> Short task
Copy out, exactly and without additions, the lines from the one that contains "const portZ = (LID_FLOOR_TOP" to the one that contains "points = [vertex.co", both ends included.

3D code data:
::::::::::

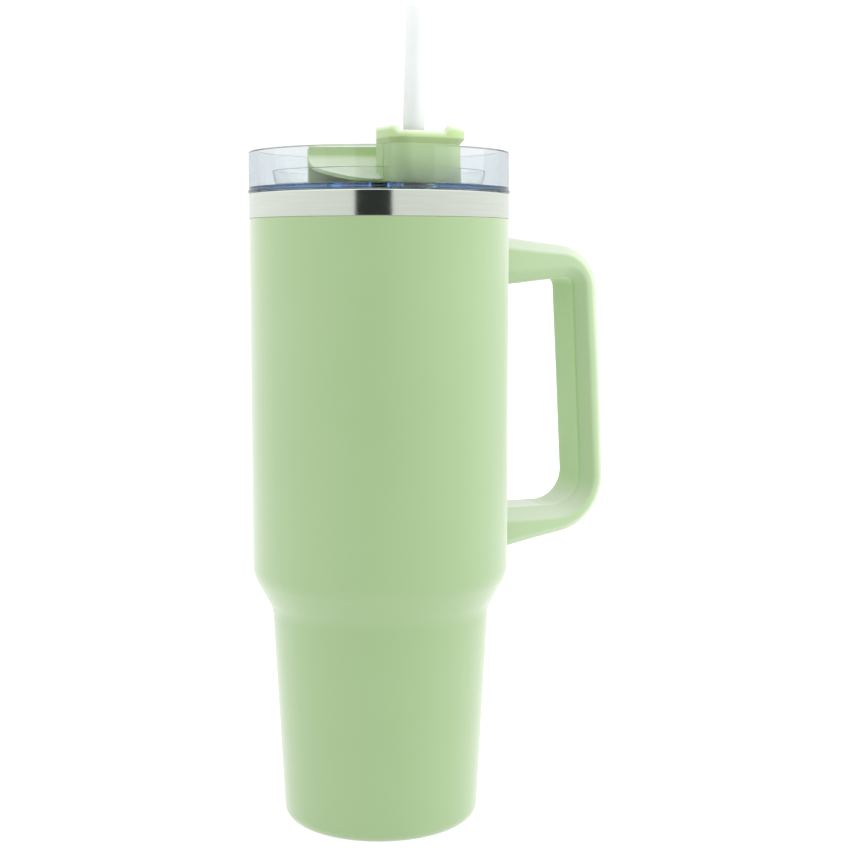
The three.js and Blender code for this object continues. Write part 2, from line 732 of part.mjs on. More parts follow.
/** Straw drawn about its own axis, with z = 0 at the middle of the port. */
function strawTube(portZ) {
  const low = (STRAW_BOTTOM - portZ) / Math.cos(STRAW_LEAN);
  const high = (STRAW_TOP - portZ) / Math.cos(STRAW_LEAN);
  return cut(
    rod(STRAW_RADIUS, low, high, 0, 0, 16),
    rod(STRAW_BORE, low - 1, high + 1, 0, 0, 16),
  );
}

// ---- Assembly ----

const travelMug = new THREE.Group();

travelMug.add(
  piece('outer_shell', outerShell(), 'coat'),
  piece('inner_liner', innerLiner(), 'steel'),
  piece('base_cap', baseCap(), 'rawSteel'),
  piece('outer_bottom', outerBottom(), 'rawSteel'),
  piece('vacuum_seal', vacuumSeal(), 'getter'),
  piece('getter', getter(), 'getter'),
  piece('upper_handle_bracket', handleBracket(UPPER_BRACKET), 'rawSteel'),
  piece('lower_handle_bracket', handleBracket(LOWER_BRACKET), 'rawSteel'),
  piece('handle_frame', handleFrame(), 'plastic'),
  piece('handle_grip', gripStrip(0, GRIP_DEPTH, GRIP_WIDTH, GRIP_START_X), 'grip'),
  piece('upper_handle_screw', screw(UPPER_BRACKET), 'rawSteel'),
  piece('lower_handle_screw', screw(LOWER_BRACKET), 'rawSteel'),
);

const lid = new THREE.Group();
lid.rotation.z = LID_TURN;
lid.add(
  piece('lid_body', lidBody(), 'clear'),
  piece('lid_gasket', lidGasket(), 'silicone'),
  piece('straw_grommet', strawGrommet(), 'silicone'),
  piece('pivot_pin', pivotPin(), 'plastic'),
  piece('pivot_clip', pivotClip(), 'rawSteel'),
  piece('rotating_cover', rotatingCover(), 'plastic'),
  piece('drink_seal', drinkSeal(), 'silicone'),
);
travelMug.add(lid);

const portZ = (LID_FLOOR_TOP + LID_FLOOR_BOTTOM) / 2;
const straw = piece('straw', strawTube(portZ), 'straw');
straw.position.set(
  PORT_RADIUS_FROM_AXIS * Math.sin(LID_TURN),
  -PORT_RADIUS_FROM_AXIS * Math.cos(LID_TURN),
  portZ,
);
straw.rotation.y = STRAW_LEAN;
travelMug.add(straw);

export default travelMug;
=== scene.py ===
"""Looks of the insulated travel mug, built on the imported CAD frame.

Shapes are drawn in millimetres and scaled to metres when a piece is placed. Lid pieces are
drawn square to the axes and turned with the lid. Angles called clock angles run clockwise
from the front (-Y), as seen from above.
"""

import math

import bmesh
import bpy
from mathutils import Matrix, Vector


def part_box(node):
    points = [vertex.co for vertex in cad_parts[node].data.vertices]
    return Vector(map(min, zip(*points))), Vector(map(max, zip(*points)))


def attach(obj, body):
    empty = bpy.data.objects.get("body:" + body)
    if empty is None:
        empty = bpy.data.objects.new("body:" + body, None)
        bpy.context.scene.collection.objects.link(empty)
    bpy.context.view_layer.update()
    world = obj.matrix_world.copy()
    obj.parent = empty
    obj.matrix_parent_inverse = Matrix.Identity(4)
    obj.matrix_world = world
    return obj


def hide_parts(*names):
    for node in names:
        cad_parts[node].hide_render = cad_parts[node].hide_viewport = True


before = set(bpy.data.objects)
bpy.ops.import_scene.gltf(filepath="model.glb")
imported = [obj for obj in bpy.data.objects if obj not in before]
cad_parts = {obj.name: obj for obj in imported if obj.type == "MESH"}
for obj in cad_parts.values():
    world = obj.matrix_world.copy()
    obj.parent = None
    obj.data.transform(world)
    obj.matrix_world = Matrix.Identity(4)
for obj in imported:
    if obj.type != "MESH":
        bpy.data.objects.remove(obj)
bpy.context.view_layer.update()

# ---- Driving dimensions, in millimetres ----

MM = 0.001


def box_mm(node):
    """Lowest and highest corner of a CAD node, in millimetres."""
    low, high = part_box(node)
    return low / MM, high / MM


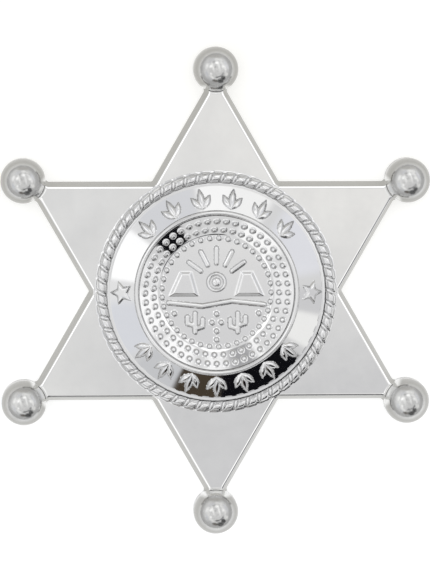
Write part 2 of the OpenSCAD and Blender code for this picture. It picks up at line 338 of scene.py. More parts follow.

::::::::::

> Exercise solution
const portZ = (LID_FLOOR_TOP + LID_FLOOR_BOTTOM) / 2;
const straw = piece('straw', strawTube(portZ), 'straw');
straw.position.set(
  PORT_RADIUS_FROM_AXIS * Math.sin(LID_TURN),
  -PORT_RADIUS_FROM_AXIS * Math.cos(LID_TURN),
  portZ,
);
straw.rotation.y = STRAW_LEAN;
travelMug.add(straw);

export default travelMug;
=== scene.py ===
"""Looks of the insulated travel mug, built on the imported CAD frame.

Shapes are drawn in millimetres and scaled to metres when a piece is placed. Lid pieces are
drawn square to the axes and turned with the lid. Angles called clock angles run clockwise
from the front (-Y), as seen from above.
"""

import math

import bmesh
import bpy
from mathutils import Matrix, Vector


def part_box(node):
    points = [vertex.co for vertex in cad_parts[node].data.vertices]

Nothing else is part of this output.